Written instruction
Copy out each line below exactly as it appears.

Source excerpt
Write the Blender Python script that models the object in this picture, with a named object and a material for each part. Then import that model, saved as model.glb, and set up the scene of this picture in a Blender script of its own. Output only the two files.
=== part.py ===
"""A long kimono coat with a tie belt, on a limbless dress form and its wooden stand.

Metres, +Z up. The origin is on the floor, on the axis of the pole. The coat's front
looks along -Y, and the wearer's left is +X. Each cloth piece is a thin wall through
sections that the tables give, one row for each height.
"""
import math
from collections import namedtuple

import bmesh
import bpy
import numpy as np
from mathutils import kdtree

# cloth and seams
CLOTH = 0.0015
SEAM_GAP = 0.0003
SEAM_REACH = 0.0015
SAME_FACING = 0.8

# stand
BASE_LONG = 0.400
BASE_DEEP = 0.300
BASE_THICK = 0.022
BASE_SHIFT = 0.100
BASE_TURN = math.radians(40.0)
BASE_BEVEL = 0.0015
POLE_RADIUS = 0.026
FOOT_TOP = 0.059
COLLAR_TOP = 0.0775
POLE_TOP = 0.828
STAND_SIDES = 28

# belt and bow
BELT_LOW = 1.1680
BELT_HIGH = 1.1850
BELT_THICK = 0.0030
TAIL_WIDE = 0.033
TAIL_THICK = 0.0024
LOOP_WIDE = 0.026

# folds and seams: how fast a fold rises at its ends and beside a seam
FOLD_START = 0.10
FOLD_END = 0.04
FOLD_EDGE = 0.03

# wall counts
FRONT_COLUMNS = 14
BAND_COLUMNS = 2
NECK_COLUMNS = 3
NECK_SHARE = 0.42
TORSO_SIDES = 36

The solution
Write the Blender Python script that models the object in this picture, with a named object and a material for each part. Then import that model, saved as model.glb, and set up the scene of this picture in a Blender script of its own. Output only the two files.
=== part.py ===
"""A long kimono coat with a tie belt, on a limbless dress form and its wooden stand.

Metres, +Z up. The origin is on the floor, on the axis of the pole. The coat's front
looks along -Y, and the wearer's left is +X. Each cloth piece is a thin wall through
sections that the tables give, one row for each height.
"""
import math
from collections import namedtuple

import bmesh
import bpy
import numpy as np
from mathutils import kdtree

# cloth and seams
CLOTH = 0.0015
SEAM_GAP = 0.0003
SEAM_REACH = 0.0015
SAME_FACING = 0.8

# stand
BASE_LONG = 0.400
BASE_DEEP = 0.300
BASE_THICK = 0.022
BASE_SHIFT = 0.100
BASE_TURN = math.radians(40.0)
BASE_BEVEL = 0.0015
POLE_RADIUS = 0.026
FOOT_TOP = 0.059
COLLAR_TOP = 0.0775
POLE_TOP = 0.828
STAND_SIDES = 28

# belt and bow
BELT_LOW = 1.1680
BELT_HIGH = 1.1850
BELT_THICK = 0.0030
TAIL_WIDE = 0.033
TAIL_THICK = 0.0024
LOOP_WIDE = 0.026

# folds and seams: how fast a fold rises at its ends and beside a seam
FOLD_START = 0.10
FOLD_END = 0.04
FOLD_EDGE = 0.03

# wall counts
FRONT_COLUMNS = 14
BAND_COLUMNS = 2
NECK_COLUMNS = 3
NECK_SHARE = 0.42
TORSO_SIDES = 36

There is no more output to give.